The Yankees franchise fielded months of criticism from Democratic New York State Assemblyman Richard Brodsky about public subsidies and the bond approval process, before the city’s Industrial Development Agency gave the final go-ahead to the deal Jan. 16.

The bonds are secured by payments in lieu of property taxes, or Pilots, made by Yankee Stadium LLC, run by Yankees Global Enterprises LLC, a 99 percent limited partner in the team.

About $184 million of the latest Yankee Stadium bonds will mature in 2049 and pay interest semiannually. The rest, known as capital appreciation bonds, will pay out their full return only upon maturities ranging from 2012 through 2047.

The Yankees are borrowing to fund added security measures, modifications for scoreboards and video screens, and structural upgrades at the stadium.

Mets Stadium

Also this month, the New York Mets won an $82 million authorization for a second round of Pilot bonds to complete that team’s ballpark construction in Queens. The bond sale for Citi Field, managed by Citigroup Inc., will come tomorrow, according to data compiled by Bloomberg.

Both New York stadiums will open in time for the beginning of Major League Baseball’s regular season in April.

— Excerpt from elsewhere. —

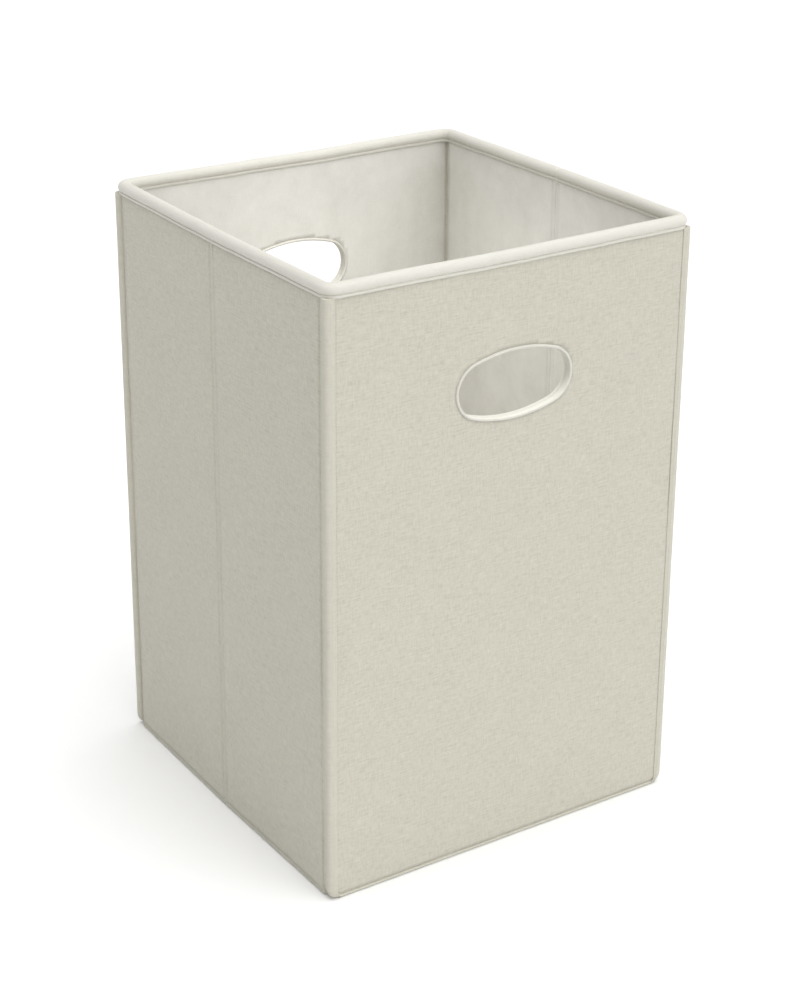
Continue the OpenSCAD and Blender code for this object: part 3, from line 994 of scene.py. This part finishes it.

Since the two teams started building new homes, the value of municipal bond insurance has declined as most firms in the industry were stripped of their AAA financial strength ratings.

Philadelphia, rated BBB by S&P and Baa1 by Moody’s, last month agreed to pay a yield of 7.25 percent on 30-year bonds insured by Assured Guaranty.

The yield was 140 basis points more than AAA general obligation bonds tracked by Municipal Market Advisors that day, compared with a premium of just three basis points at a similar insured sale by Philadelphia in April 2008, according to data compiled by Bloomberg. A basis point is 0.01 percentage point.

Insured bonds have accounted for 10 percent of municipal offerings in 2009 through last week, down from 36 percent during the comparable period last year, according to data compiled by Thomson Reuters.